Question

Prove that the function \( f(x) = |x| \), is continuous at \( x = 0 \).

Hint:

{Key Points:}

• For continuity at a point, LHL = RHL = f(a)
• For \( |x| \), LHL = RHL = 0 at x = 0
• The function is continuous but not differentiable at x = 0 (sharp corner)

Answer 1

We need to prove that the function \( f(x) = |x| \) is continuous at \( x = 0 \).

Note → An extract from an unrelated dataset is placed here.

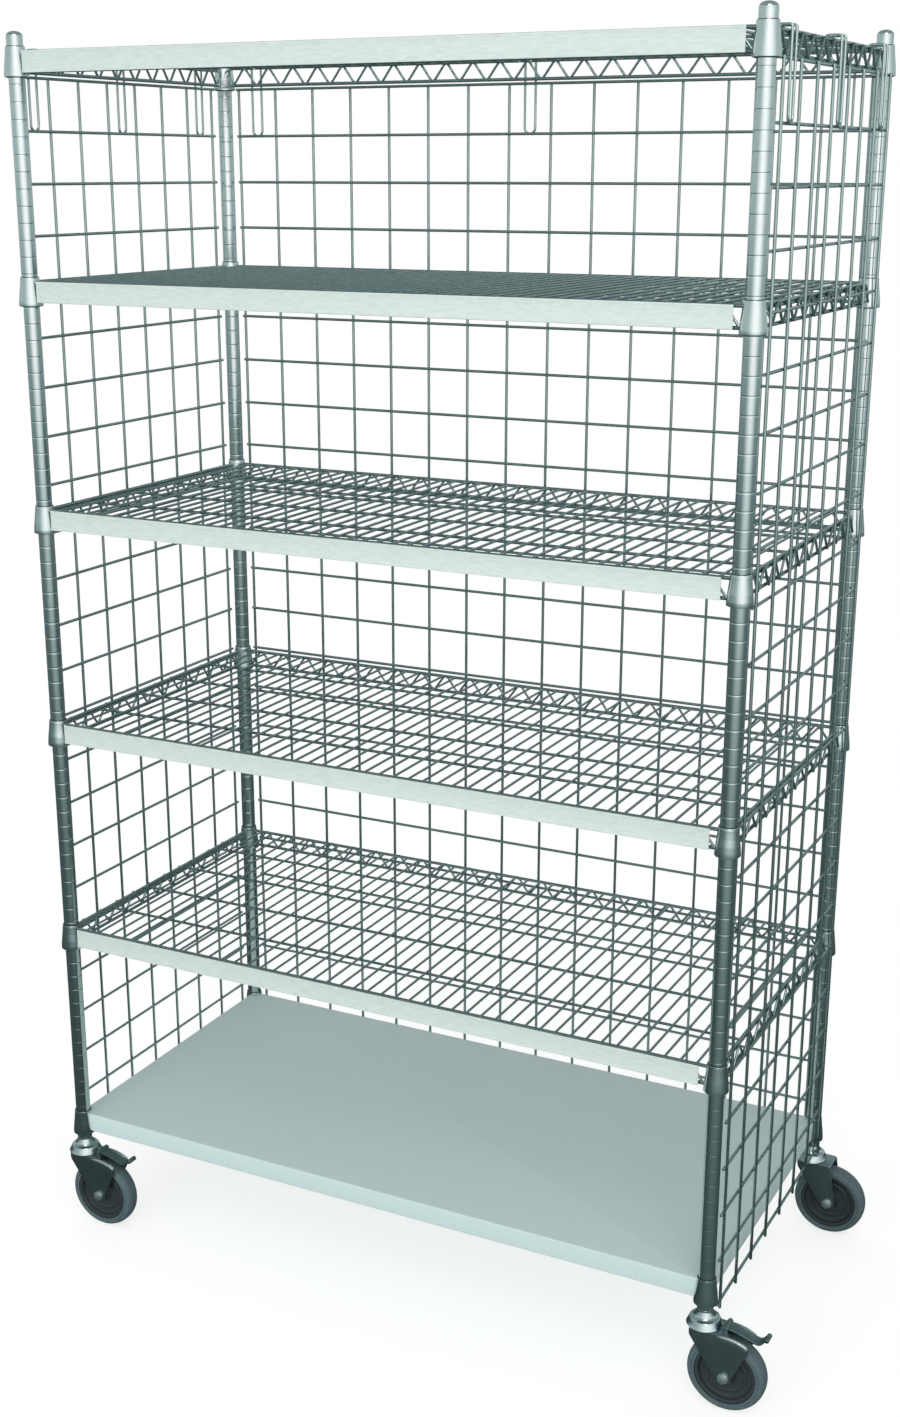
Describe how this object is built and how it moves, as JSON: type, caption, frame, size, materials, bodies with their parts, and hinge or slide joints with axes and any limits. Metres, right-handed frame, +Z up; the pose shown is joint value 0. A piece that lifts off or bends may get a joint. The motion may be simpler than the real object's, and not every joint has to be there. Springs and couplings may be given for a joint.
{
  "type": "wire shelving cart",
  "caption": "Tall wire shelving cart: tube posts carry wire shelves and a solid base shelf, with wire panels on back and sides, an open front, and swivel casters, braked at the front.",
  "frame": {"origin": "on the floor, under the middle of the cart's box", "axes": "+Z up, +X to the right seen from the open front, +Y towards the back panel"},
  "size_m": [1.315, 0.6284, 2.0341],
  "materials": {
    "post": "bright plated tube, grooved each 25.4 mm",
    "cap": "bright plated",
    "shelf": "bright plated welded wire",
    "panel": "bright plated welded wire",
    "base": "satin plated sheet",
    "strip": "pale satin plastic",
    "sleeve": "black moulded",
    "stem": "zinc plated, turned",
    "fork": "zinc plated, pressed",
    "axle": "zinc plated",
    "core": "grey moulded nylon",
    "tyre": "grey moulded rubber",
    "pedal": "dark plated steel"
  },
  "bodies": {
    "frame": {"post_front_left": "post", "post_front_right": "post", "post_back_left": "post", "post_back_right": "post", "cap_front_left": "cap", "cap_front_right": "cap", "cap_back_left": "cap", "cap_back_right": "cap", "wire_shelf_1": "shelf", "wire_shelf_2": "shelf", "wire_shelf_3": "shelf", "wire_shelf_4": "shelf", "wire_shelf_5": "shelf", "front_strip_1": "strip", "front_strip_2": "strip", "front_strip_3": "strip", "front_strip_4": "strip", "front_strip_5": "strip", "base_shelf": "base", "panel_back": "panel", "panel_left": "panel", "panel_right": "panel", "caster_stem_front_left": "stem", "caster_stem_front_right": "stem", "caster_stem_back_left": "stem", "caster_stem_back_right": "stem"},
    "fork_front_left": {"caster_fork_front_left": "fork", "axle_front_left": "axle"},
    "fork_front_right": {"caster_fork_front_right": "fork", "axle_front_right": "axle"},
    "fork_back_left": {"caster_fork_back_left": "fork", "axle_back_left": "axle"},
    "fork_back_right": {"caster_fork_back_right": "fork", "axle_back_right": "axle"},
    "wheel_front_left": {"wheel_core_front_left": "core", "tyre_front_left": "tyre"},
    "wheel_front_right": {"wheel_core_front_right": "core", "tyre_front_right": "tyre"},
    "wheel_back_left": {"wheel_core_back_left": "core", "tyre_back_left": "tyre"},
    "wheel_back_right": {"wheel_core_back_right": "core", "tyre_back_right": "tyre"},
    "pedal_front_left": {"brake_pedal_front_left": "pedal"},
    "pedal_front_right": {"brake_pedal_front_right": "pedal"}
  },
  "joints": [
    {"name": "swivel_front_left", "type": "hinge", "parent": "frame", "child": "fork_front_left", "pos_m": [-0.62905, -0.28575, 0.138], "axis": [0, 0, 1], "continuous": true},
    {"name": "swivel_front_right", "type": "hinge", "parent": "frame", "child": "fork_front_right", "pos_m": [0.55205, -0.28575, 0.138], "axis": [0, 0, 1], "continuous": true},
    {"name": "swivel_back_left", "type": "hinge", "parent": "frame", "child": "fork_back_left", "pos_m": [-0.62905, 0.28575, 0.138], "axis": [0, 0, 1], "continuous": true},
    {"name": "swivel_back_right", "type": "hinge", "parent": "frame", "child": "fork_back_right", "pos_m": [0.55205, 0.28575, 0.138], "axis": [0, 0, 1], "continuous": true},
    {"name": "spin_front_left", "type": "hinge", "parent": "fork_front_left", "child": "wheel_front_left", "pos_m": [-0.58905, -0.28575, 0.0635], "axis": [0, 1, 0], "continuous": true},
    {"name": "spin_front_right", "type": "hinge", "parent": "fork_front_right", "child": "wheel_front_right", "pos_m": [0.59205, -0.28575, 0.0635], "axis": [0, 1, 0], "continuous": true},
    {"name": "spin_back_left", "type": "hinge", "parent": "fork_back_left", "child": "wheel_back_left", "pos_m": [-0.58905, 0.28575, 0.0635], "axis": [0, 1, 0], "continuous": true},
    {"name": "spin_back_right", "type": "hinge", "parent": "fork_back_right", "child": "wheel_back_right", "pos_m": [0.59205, 0.28575, 0.0635], "axis": [0, 1, 0], "continuous": true},
    {"name": "brake_front_left", "type": "hinge", "parent": "fork_front_left", "child": "pedal_front_left", "pos_m": [-0.59155, -0.28575, 0.145], "axis": [0, 1, 0], "range_deg": [0, 14]},
    {"name": "brake_front_right", "type": "hinge", "parent": "fork_front_right", "child": "pedal_front_right", "pos_m": [0.58955, -0.28575, 0.145], "axis": [0, 1, 0], "range_deg": [0, 14]}
  ]
}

Definition of Continuity: A function \( f(x) \) is said to be continuous at \( x = a \) if: \[ \lim_{x \to a} f(x) = f(a) \] This requires three conditions:

• \( f(a) \) is defined
• \( \lim_{x \to a} f(x) \) exists
• \( \lim_{x \to a} f(x) = f(a) \)

Step 1: Check if \( f(0) \) is defined \[ f(0) = |0| = 0 \] Thus, \( f(0) \) is defined and equals 0.
Step 2: Find the left-hand limit (LHL) as \( x \to 0^- \) When \( x<0 \), \( |x| = -x \) \[ \lim_{x \to 0^-} f(x) = \lim_{x \to 0^-} |x| = \lim_{x \to 0^-} (-x) = 0 \]
Step 3: Find the right-hand limit (RHL) as \( x \to 0^+ \) When \( x>0 \), \( |x| = x \) \[ \lim_{x \to 0^+} f(x) = \lim_{x \to 0^+} |x| = \lim_{x \to 0^+} x = 0 \]
Step 4: Compare the limits \[ \text{LHL} = \lim_{x \to 0^-} f(x) = 0 \] \[ \text{RHL} = \lim_{x \to 0^+} f(x) = 0 \] Since LHL = RHL = 0, the limit exists and: \[ \lim_{x \to 0} f(x) = 0 \]
Step 5: Verify the continuity condition \[ \lim_{x \to 0} f(x) = 0 \quad \text{and} \quad f(0) = 0 \] Therefore: \[ \lim_{x \to 0} f(x) = f(0) \] Conclusion: Since all three conditions of continuity are satisfied, the function \( f(x) = |x| \) is **continuous at \( x = 0 \)**. Graphical Interpretation: The graph of \( f(x) = |x| \) is a V-shaped curve. At \( x = 0 \), there is no break or jump in the graph; it is a smooth meeting point of the two lines \( y = -x \) (for \( x<0 \)) and \( y = x \) (for \( x>0 \)).